Federal authorities think the fraud went beyond a mislabeled spreadsheet column and that Javice tried to get her director of engineering to fabricate a data set. Javice then went to an outside data scientist to generate the fake data, according to allegations in prosecutors’ criminal complaint against her.

Bank alludes to ‘mistakes’

JPMorgan Chairman and CEO Jamie Dimon was asked about the Frank deal in an interview earlier this year. While declining to discuss the case specifically, Dimon suggested the acquisition was a “mistake.”

“There’s always lessons,” he told CNBC. “We always will make mistakes.
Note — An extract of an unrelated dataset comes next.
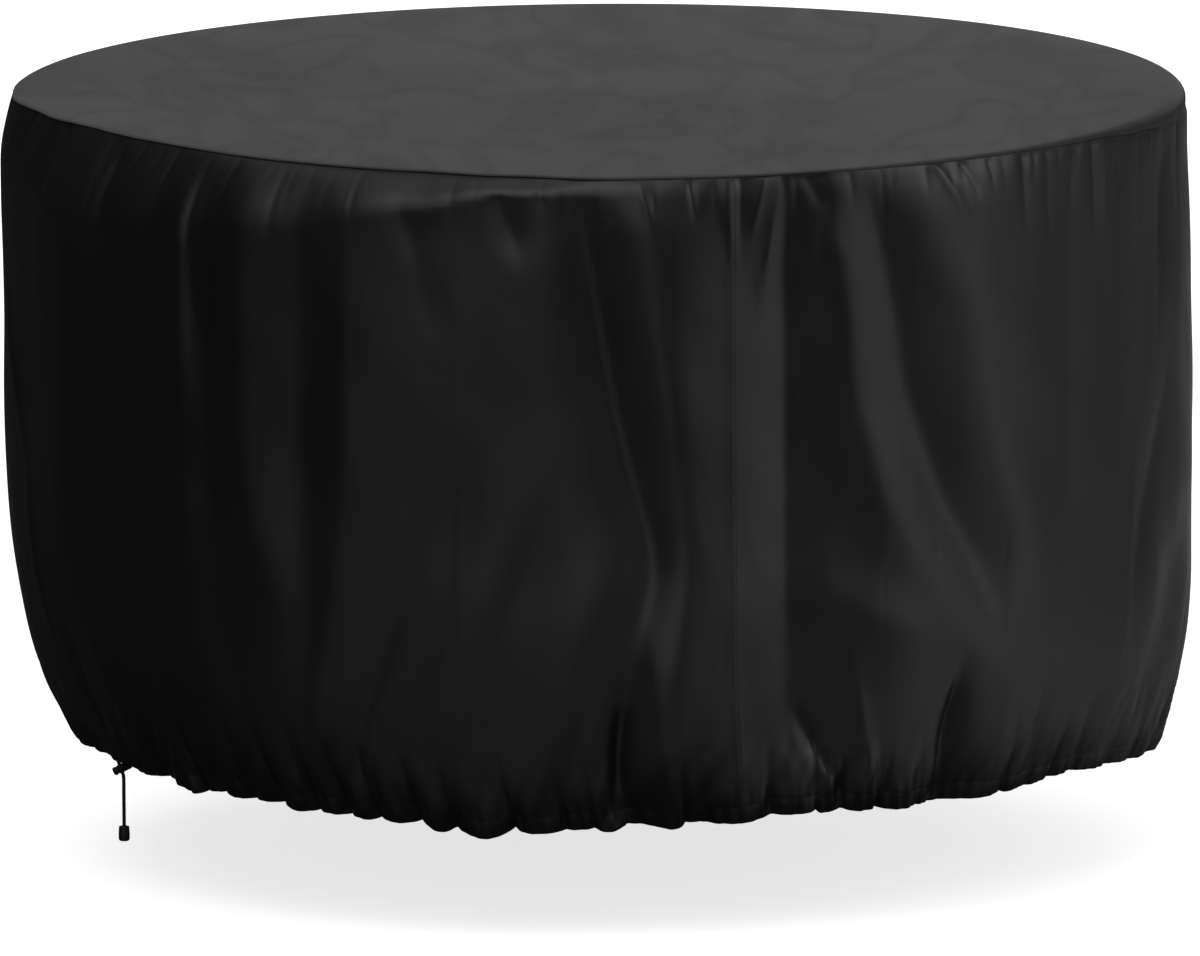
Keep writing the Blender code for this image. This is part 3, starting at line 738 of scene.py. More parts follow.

I tell our people, if we make mistakes, it’s OK. But I don’t want our people to be afraid of making mistakes.”

Prosecutors now must produce an indictment to move the criminal case forward, former federal prosecutor Indira Cameron-Banks told ABC News.

“It could be that there’s more investigation or that there was some concern about some evidence or something,” Cameron-Banks said. “We don’t know, and I expect that we’ll find out more over the coming month or so.”

The clock is ticking down on the government to present its findings to a grand jury, which is no small task given the complexity of the case, she said.

JPMorgan spokesperson Pablo Rodriguez said in a statement that “our legal claims against Ms. Javice … are set out in our complaint, along with the key facts. This dispute will be resolved through the legal process.”

Rodriguez declined to answer specific questions about JPMorgan’s corporate acquisition vetting processes and how those processes may have changed since the Frank purchase.